Before his rant was through, Trump suggested that another Congress member of color — Rep. Alexandria Ocasio-Cortez (D-NY) — should also be imprisoned for no reason in particular.
“[Omar’s] been crooked for a long time. This is the least of it. It’s time, and you know what, AOC also. It’s time. It’s time. If you take a look at what they — the corruption. The disgusting corruption,” he said. “Biden will turn Minnesota into a refugee camp.”
Wednesday’s rally marked the second time in less than a month that Trump viciously attacked Omar in particular and the Somali community in general during a speech in Minnesota. On September 26 in Bemidji, Trump alluded to Somalis and asked his fans, sarcastically, “Are you having a good time with your refugees?”
Toward the end of that speech, Trump turned the white supremacy up to 11, telling his almost entirely white audience, “You have good genes, you know that, right? You have good genes. A lot of it is about the genes, isn’t it, don’t you believe? The racehorse theory. You think we’re so different? You have good genes in Minnesota.”
Over a 24-hour period before Trump’s speech in Duluth, his campaign spent more than $10,000 on Facebook ads demonizing refugees. Those ads were ultimately taken down by Facebook for violating the company’s advertising policies.”

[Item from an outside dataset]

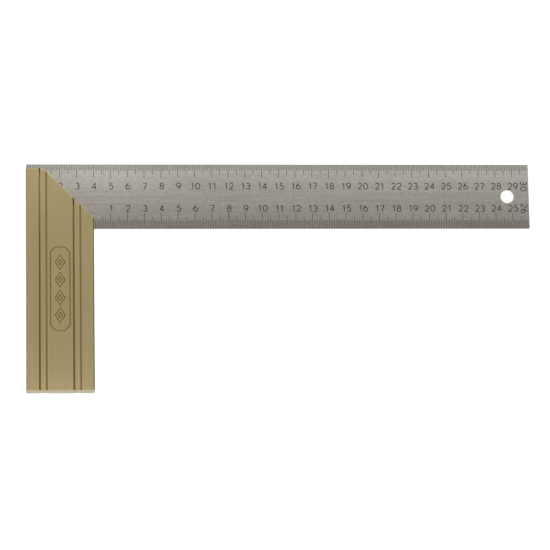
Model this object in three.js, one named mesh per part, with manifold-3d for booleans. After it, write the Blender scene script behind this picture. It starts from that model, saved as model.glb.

“Administration officials are facing an October 1 deadline to confer with members of Congress over what the refugee admissions cap should be for the next fiscal year, as required by law. Last year, however, the administration didn’t hold that meeting until October 5 and it wasn’t until November 1 that it announced the new cap, which was set at 18,000 — the lowest since the refugee program was created in 1980 and down from 110,000 when Trump took office.”
“Joe Biden, the party’s presidential nominee, has pledged to take in up to 125,000 refugees in the year after he takes office and increase admissions “commensurate with our responsibility, our values and the unprecedented global need.””
“Former President George W. Bush briefly cut the number of refugees admitted after the 9/11 attacks, but even then the limit was set at 70,000.
But the bipartisan consensus on maintaining a robust refugee resettlement program began to unravel after the Paris terror attacks in late 2015, said Yael Schacher, senior US advocate for Refugees International, when suicide bombers — reportedly sanctioned by the Islamic State — killed 130 civilians in explosions and mass shootings throughout the city.
There was speculation that one of the attackers was a refugee, one of 5.6 million Syrians who have been displaced since 2011 by the still-ongoing civil war. It was later confirmed that all of the perpetrators were citizens of the European Union. But the rumors were enough to spark a panic about Syrian refugees and start a movement at the state level to cut back US admissions of Syrian refugees and resettlement efforts more broadly.
Governors from 31 states, all Republican but for New Hampshire’s Maggie Hassan, said in 2015 that they no longer wanted their state to take in Syrian refugees. In 2016, Mike Pence, then the governor of Indiana, also tried to prevent refugee resettlement agencies in his state from getting reimbursed for the cost of providing social services to Syrian refugees.
But states didn’t have the legal authority to simply refuse refugees; that’s the prerogative of the federal government. Pence ultimately had to back down after a federal court ruled against his decision to withhold the reimbursements.
Trump, then campaigning for president, stirred up more fear, suggesting that Syrian refugees were raising an army to launch an attack on the US and promising that all of them would be “going back” if he won the election. He said that he would tell Syrian children to their faces that they could not come to the US, speculating that they could be a “Trojan horse.”
When Trump eventually took office, he delivered on his promise to slash refugee admissions from Syria, suspending refugee admissions altogether from January to October 2017. From October 2017 to October 2018, the US admitted only 62.”